*WHAT IS BEING ASKED:* Look through the material below for "Blender". Copy every line that contains it.

*DATASET EXTRACT:*
▬▬▬▬▬▬▬▬▬▬
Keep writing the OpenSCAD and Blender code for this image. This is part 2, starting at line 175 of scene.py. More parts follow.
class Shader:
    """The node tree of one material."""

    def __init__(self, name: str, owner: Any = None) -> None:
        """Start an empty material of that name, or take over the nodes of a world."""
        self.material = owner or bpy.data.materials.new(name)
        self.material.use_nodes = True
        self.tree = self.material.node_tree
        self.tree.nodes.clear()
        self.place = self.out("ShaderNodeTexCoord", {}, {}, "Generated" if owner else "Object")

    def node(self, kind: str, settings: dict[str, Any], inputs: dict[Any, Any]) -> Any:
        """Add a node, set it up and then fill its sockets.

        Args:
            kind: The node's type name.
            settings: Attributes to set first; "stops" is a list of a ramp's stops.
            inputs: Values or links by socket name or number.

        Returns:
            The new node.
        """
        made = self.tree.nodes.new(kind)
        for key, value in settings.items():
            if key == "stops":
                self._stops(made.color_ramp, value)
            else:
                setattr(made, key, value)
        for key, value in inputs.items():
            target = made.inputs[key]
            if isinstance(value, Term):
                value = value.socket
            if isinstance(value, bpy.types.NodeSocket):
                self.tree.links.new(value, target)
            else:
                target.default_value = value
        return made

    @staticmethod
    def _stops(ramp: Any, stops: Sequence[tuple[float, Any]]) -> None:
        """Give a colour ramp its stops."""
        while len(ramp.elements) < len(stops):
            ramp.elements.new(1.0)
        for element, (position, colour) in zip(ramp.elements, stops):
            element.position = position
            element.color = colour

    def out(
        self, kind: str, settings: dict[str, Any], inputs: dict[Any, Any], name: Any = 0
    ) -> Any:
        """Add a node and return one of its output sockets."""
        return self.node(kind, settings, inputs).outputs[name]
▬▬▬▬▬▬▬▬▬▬
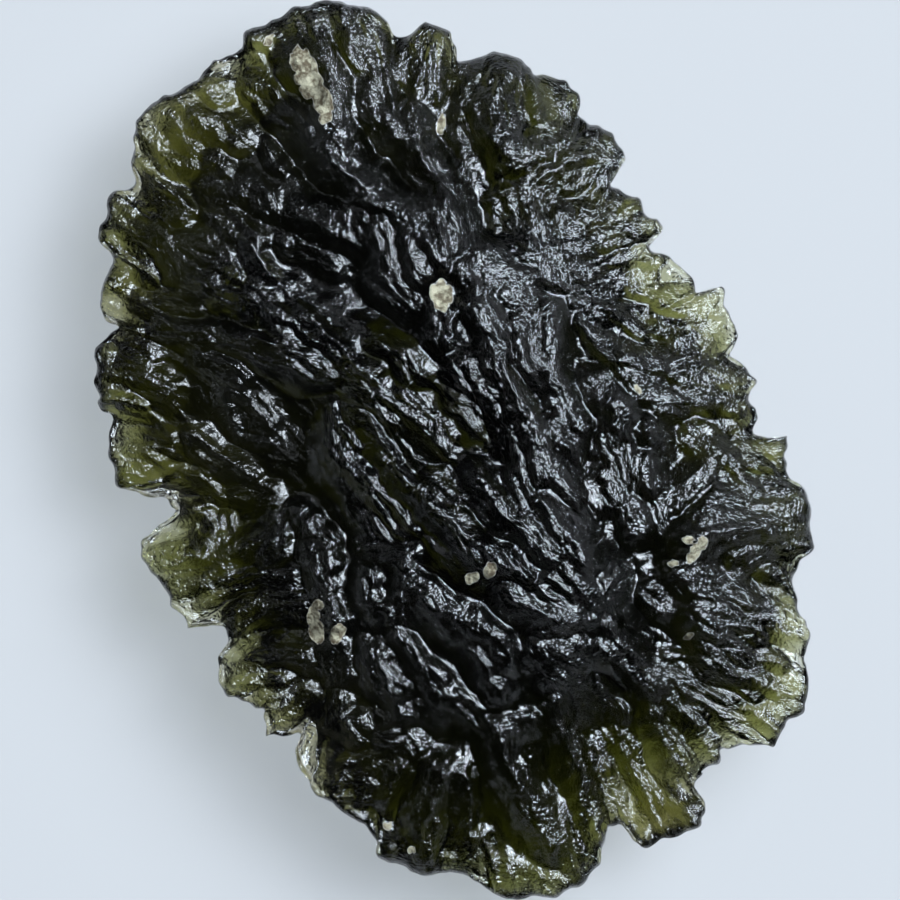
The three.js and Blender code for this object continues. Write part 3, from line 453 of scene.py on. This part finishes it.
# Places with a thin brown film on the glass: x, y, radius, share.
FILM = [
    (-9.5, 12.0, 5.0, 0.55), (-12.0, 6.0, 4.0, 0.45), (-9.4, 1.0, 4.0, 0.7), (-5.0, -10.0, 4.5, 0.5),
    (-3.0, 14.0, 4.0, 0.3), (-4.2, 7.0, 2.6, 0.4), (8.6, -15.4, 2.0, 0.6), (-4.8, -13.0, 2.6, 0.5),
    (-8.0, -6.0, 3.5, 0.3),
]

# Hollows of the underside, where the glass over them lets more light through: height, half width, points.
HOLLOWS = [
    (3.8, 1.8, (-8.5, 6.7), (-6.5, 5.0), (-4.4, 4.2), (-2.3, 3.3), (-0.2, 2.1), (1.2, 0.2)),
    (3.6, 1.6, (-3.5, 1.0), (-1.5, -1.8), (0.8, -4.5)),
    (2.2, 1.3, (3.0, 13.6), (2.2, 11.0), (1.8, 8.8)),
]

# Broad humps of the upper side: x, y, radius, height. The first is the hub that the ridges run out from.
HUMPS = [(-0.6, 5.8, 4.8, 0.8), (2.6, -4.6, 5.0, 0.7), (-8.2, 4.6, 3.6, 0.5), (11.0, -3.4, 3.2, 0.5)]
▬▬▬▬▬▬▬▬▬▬
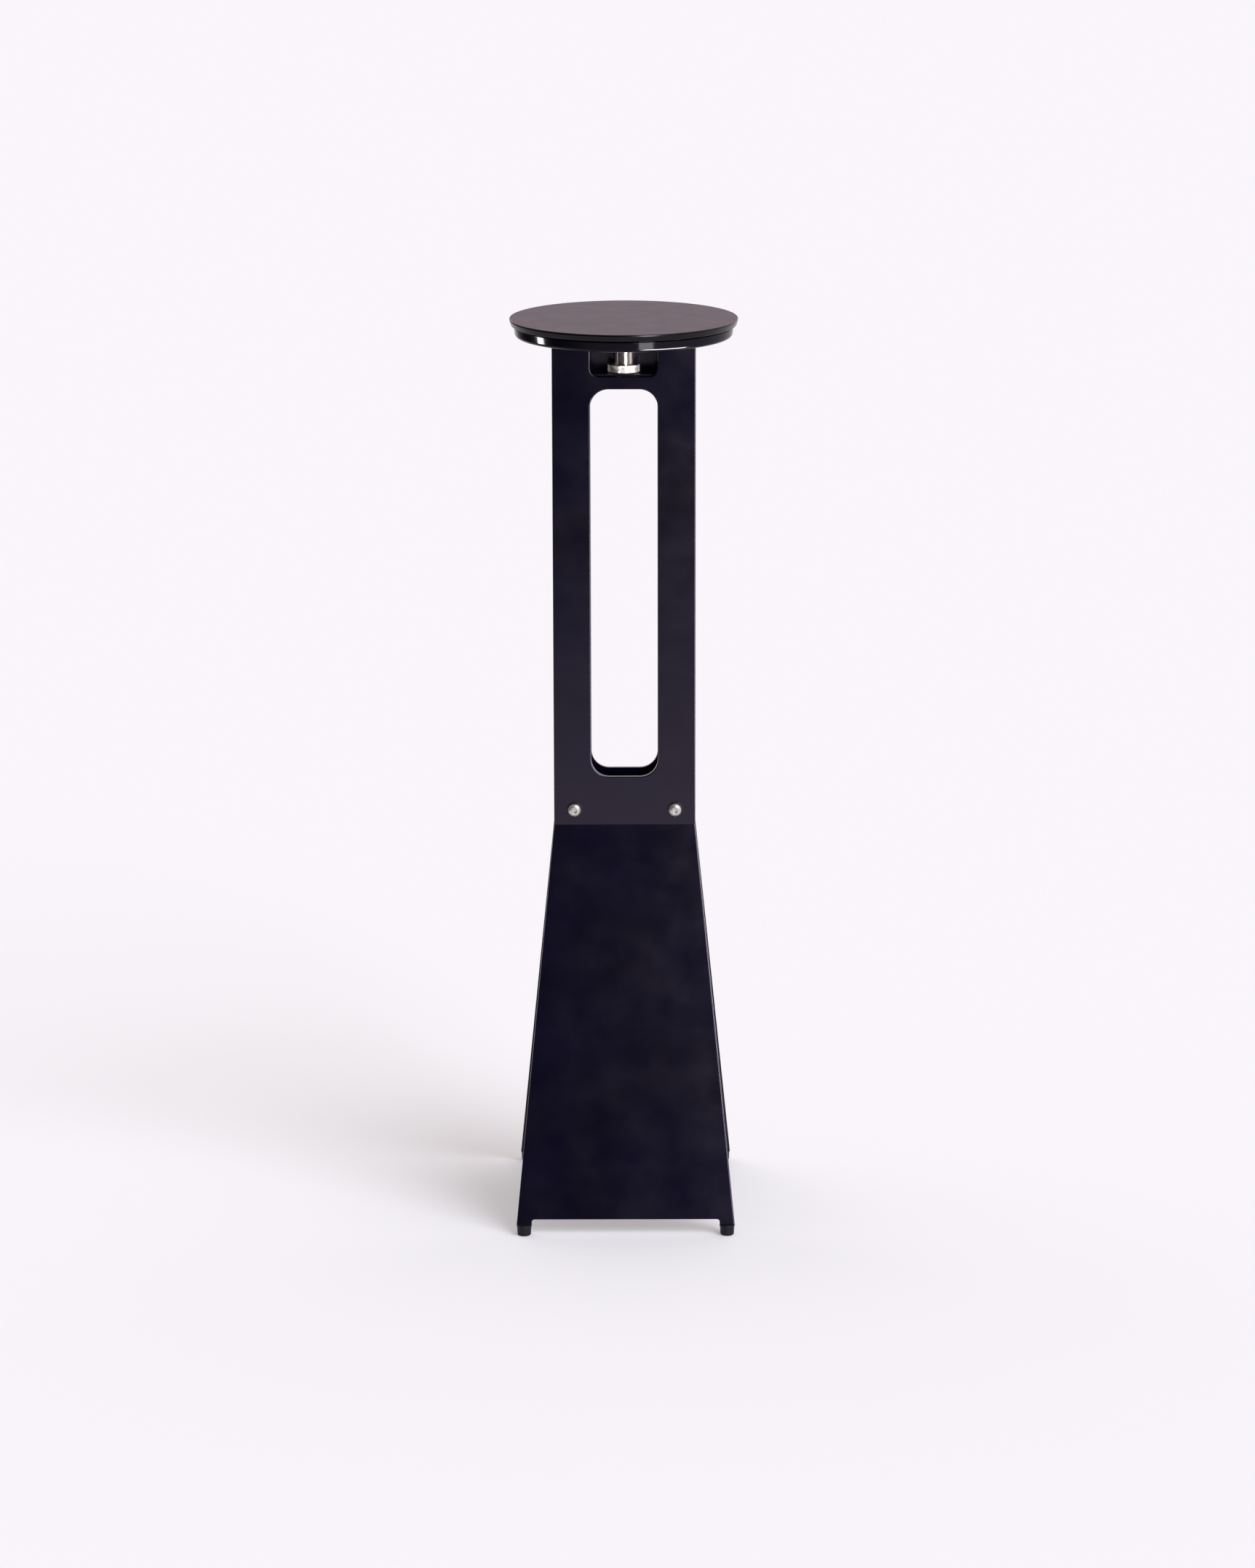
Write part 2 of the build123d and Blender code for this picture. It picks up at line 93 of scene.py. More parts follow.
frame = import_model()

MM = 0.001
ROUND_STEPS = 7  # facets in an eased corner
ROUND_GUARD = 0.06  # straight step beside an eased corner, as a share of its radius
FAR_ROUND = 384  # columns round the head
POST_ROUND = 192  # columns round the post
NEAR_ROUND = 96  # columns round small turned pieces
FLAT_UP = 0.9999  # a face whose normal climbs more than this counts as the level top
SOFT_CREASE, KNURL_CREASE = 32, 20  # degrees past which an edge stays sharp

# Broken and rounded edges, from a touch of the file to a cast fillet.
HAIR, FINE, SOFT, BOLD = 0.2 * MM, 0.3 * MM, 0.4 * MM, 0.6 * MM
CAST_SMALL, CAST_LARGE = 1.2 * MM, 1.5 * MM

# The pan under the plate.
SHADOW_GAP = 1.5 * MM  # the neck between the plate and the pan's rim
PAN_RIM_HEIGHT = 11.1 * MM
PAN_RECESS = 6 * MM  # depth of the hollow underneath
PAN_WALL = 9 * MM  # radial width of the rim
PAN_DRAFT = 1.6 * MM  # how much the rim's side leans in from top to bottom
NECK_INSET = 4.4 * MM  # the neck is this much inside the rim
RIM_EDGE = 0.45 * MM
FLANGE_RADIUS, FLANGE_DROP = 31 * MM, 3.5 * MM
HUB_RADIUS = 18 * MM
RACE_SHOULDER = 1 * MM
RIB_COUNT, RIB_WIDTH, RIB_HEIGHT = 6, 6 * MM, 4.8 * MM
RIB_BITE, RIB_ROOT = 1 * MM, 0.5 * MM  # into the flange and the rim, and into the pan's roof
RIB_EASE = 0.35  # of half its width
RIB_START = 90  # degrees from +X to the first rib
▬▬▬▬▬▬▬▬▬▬
*OUTPUT FOR THIS EXERCISE:*
Keep writing the OpenSCAD and Blender code for this image. This is part 2, starting at line 175 of scene.py. More parts follow.
The three.js and Blender code for this object continues. Write part 3, from line 453 of scene.py on. This part finishes it.
Write part 2 of the build123d and Blender code for this picture. It picks up at line 93 of scene.py. More parts follow.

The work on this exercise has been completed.